Baustellen sind in Münster keine Seltenheit, auch nicht für Wohnungsbauten. Doch bei dem, was gerade auf dem Gelände des ehemaligen Kasernengeländes „Oxford-Quartier“ in Gievenbeck Halbzeit feiert, ist so einiges anders. KliQ nennt sich das Bauprojekt, das bis ins Detail auf die Zukunft ausgerichtet ist, ohne die Geschichte der umliegenden Gebäude außer Acht zulassen. Wenn das Projekt in einem Jahr fertiggestellt ist, wird es Wohnraum für bis zu 28 Parteien bieten.
Schon weit vor dem ersten Spatenstich stand Pionierarbeit an, zumindest nach münsterschen Maßstäben. Kein Großunternehmer steht hinter dem ambitionierten Wohnprojekt, sondern eine Baugemeinschaft aus Privatpersonen. „In anderen Städten, zum Beispiel in Berlin, ist dieses Konzept durchaus verbreitet. Als wir in Münster das Vorhaben Bekannten aber auch Banken und Behörden erklärten, stießen wir zunächst auf Zurückhaltung und viele Fragen“, erinnert sich Annette Seete, eine von vier gewählten Geschäftsführerinnen und Geschäftsführern der „Baugemeinschaft KliQ GbR“. Die Abkürzung KliQ steht für Kollaborativ Leben im Quartier. 2020 taten sich drei Familien aus Münster zusammen, um gemeinsam ein innovatives Wohnprojekt anzustoßen.
Der Wunsch war es, ökologisch, nachhaltig und zentrumsnah in einer Gemeinschaft zu wohnen. Mit dem Entwurfskonzept von MS PLUS Architekten erhielt die Gruppe 2022 den Zuschlag für das Grundstück. Heute sind es 28 Parteien, alle Einheiten sind inzwischen vergeben.

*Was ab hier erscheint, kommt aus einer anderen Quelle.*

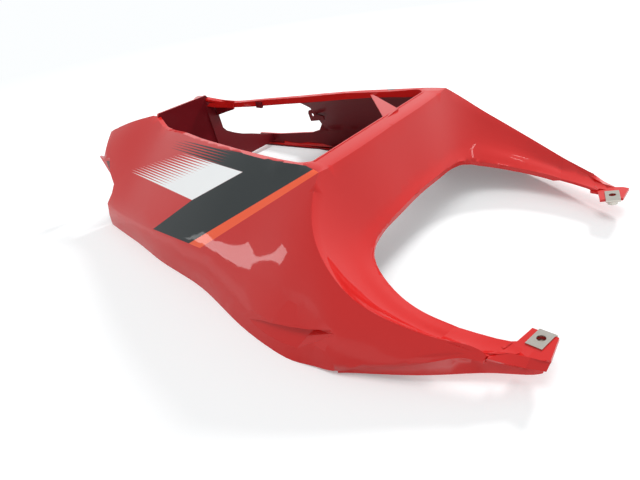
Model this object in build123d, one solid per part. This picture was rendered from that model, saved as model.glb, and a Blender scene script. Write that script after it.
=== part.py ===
from build123d import *
import math
import os

os.makedirs("parts", exist_ok=True)

# Motorcycle tail fairing, in mm. +X is the front of the bike, +Y its left, +Z up.
# The part rests on the bottom edges of its side panels at z = 0.

# Driving dimensions
WALL = 3.0
FLANGE_THICK = 2.5
RIM_WIDTH = 6.0
RIM_DROP = 1.2
DECK_OVERLAP = 5.0
RIM_FLANGE = 7.0
OPENING_CORNER_R = 12.0
RIDGE_X = 108.0
RIDGE_Z = 119.1
CROSSBAR_BACK_X = 88.0
LIP_DEPTH = 5.0
SLOPE_SAG = 3.5
SLOPE_OVERRUN = 20.0
BULKHEAD_X = -219.0
BULKHEAD_TOP = 112.0
BULKHEAD_FOLD_Z = 80.0
BULKHEAD_FOOT_X = -208.0
BULKHEAD_FOOT_Z = 8.0
BOTTOM_FLANGE = 8.0
FLANGE_LIFT = 0.5
BOTTOM_FLANGE_BACK_X = -225.0
BOTTOM_FLANGE_FRONT_X = 100.0
LAP_INSET = 1.0
RECESS_DEPTH = 5.0
BACKING = 4.0
PLATE_THICK = 2.6
PLATE_HOLE_D = 8.0
PLATE_TILT = 11.0
CLIP_X = 286.0
CLIP_Y = 114.0
CLIP_Z = 25.5
CLIP_TURN = 14.7
CLIP_SHEET = 0.9
CLIP_GAP = 0.06
CLIP_W = 12.5
CLIP_L = 19.5
CLIP_HOLE_D = 6.4
THREAD_MINOR_D = 5.0
COLLAR_D = 9.0
COLLAR_LENGTH = 5.0
TAB_SINK = 1.7
TAB_HOLE_D = 5.0
SHIFT_X = -3.0

# Room beyond the part for the tools that cut it
CLEAR = 40.0
FAR = 400.0

# Side panel sections: x, then (y, z) of the rim line, mid facet, side crease, lower band, bottom.
SIDE = [
    (-298, (56, 101), (97, 66), (130, 22), (134, 10), (135, 0)),
    (-262, (54, 105), (101, 70), (136, 25), (140, 12), (141, 0)),
    (-230, (42, 110.5), (98, 72), (141, 28), (145, 13), (146, 0)),
    (-188, (55.8, 102.2), (101.5, 69.5), (147.5, 27), (151, 13), (152.3, 0)),
    (-143, (65.2, 104.2), (109, 71.5), (153.8, 29.5), (157.5, 14), (158.8, 0)),
    (-94, (78.5, 107.4), (119, 74.5), (159.3, 33.5), (165, 15), (167.7, 0)),
    (-12, (97.8, 114), (133, 80.5), (165.5, 39.7), (174, 17), (177.1, 0)),
    (61, (108.9, 118.6), (142.5, 84), (174, 41), (187, 20), (195.5, 0)),
    (108, (116, 120), (153.5, 87), (181.5, 41), (195, 22), (202.8, 0)),
    (128, (127, 114), (155.3, 88.2), (183, 41), (196, 22), (203.2, 0)),
    (149, (136, 99), (167.4, 71.6), (186, 41), (196, 21), (199.5, 1.5)),
    (165, (141, 87), (171.6, 61.7), (188.5, 36), (195, 19), (197.5, 4)),
    (186, (143, 73), (171.3, 51.8), (184, 31), (188, 20), (190, 12)),
    (206, (142, 61), (166.7, 44.5), (176, 31), (180, 23), (182, 17)),
    (232, (138, 48), (158.1, 36.6), (163.5, 30.5), (166.2, 26.5), (168, 23.5)),
    (256, (133, 39.5), (150.6, 29.9), (152.6, 28), (153.6, 26.6), (154.4, 25.4)),
    (278, (128, 32), (138.5, 22.5), (141, 20), (142, 18.5), (143, 17)),
]

# Front slope, from the arm tip to the middle: crease point, point on the seat edge,
# then width and rise of the lip along that edge.
SLOPE = [
    ((262, 148.6, 27.6), (270.8, 125.3, 24), 9, 0.8),
    ((231.9, 158.1, 36.6), (234.9, 131.3, 26), 10.5, 1.8),
    ((206.2, 166.7, 44.5), (206, 132.1, 29.5), 11.5, 3.0),
    ((186, 171.3, 51.8), (184, 127.5, 33), 12.5, 4.0),
    ((165, 171.6, 61.7), (164.5, 118.8, 37.7), 14, 5.0),
    ((148.9, 167.4, 71.6), (152, 110, 41.5), 15, 6.0),
    ((128.2, 155.3, 88.2), (142, 97, 47), 16, 7.0),
    ((111.3, 127.5, 111.0), (137.3, 80, 50.6), 14, 8.0),
    ((RIDGE_X, 75, RIDGE_Z), (135.5, 46, 53), 9.5, 7.5),
    ((RIDGE_X, 0, RIDGE_Z), (134.8, 0, 54.5), 7.5, 7.0),
]

# Recessed lower strip of the arm: x, then (y, z) of its bottom and top edges.
LAP = [
    (168, (196.5, 1.5), (195, 9)),
    (178, (191.5, 2.5), (190.5, 15)),
    (195, (185, 5), (183.5, 20)),
    (212, (178.3, 7.5), (177, 24)),
    (242, (161.5, 9.5), (161, 29)),
    (258, (152.5, 11.5), (149, 28)),
    (272, (146, 13), (141, 26)),
    (294, (134.5, 15), (131, 25)),
]

# Rear edge in plan, from the tail light notch round the horn to the bottom.
REAR_EDGE = [
    (BULKHEAD_X, 40), (-290.5, 73), (-275, 103), (-262, 102), (-248, 115),
    (-230, 124), (-227, 132.5), (-230, 141), (-228.5, 146), (-226, 150),
]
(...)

Im Januar war Spatenstich. Mittlerweile ist bereits mehr als die Hälfte des Rohbaus fertig gestellt, da die Gebäude als Holzhybridbau umgesetzt werden. Die Holzwände werden im Werk vorgefertigt und in Münster zusammengebaut. „Wir mussten uns im Vorfeld schon genau überlegen, wo im Haus später die Anschlüsse bis hin zu den Steckdosen liegen sollen“, berichtet Annette Seete. Der Großteil der Wohneinheiten ist zwischen 95 und 120 Quadratmeter groß. Insgesamt liegt die Wohnfläche mit etwa 30 Quadratmetern pro Kopf deutlich unter dem Bundesdurchschnitt, so sollen Ressourcen geschont und knapper Wohnraum besser ausgenutzt werden.
Daher gibt es ein großes Angebot an Gemeinschaftsflächen wie einer Werkstatt, einem Wäscheraum, einem Multifunktionsraum sowie Fahrrad- und Parkplätze in der Tiefgarage. Bei den Planungen wurde zum Beispiel auf ein explizites Arbeitszimmer verzichtet, dessen Funktion übernimmt der „KliQ-Space“, ein gemeinschaftlich genutzter Raum mit eigener Küche im Erdgeschoss, der ebenso als Coworking-Space wie als Begegnungsraum oder für Feste genutzt werden kann. Ebenfalls in diesem „Herzstück der Anlage“, wie Annette Seete diesen Bereich nennt, liegen zwei Gästezimmer, die optional auch als erweiterter Arbeitsbereich genutzt werden können. Einer der zwei Fahrstühle ist auch für die Beförderung von Fahrrädern ausgelegt.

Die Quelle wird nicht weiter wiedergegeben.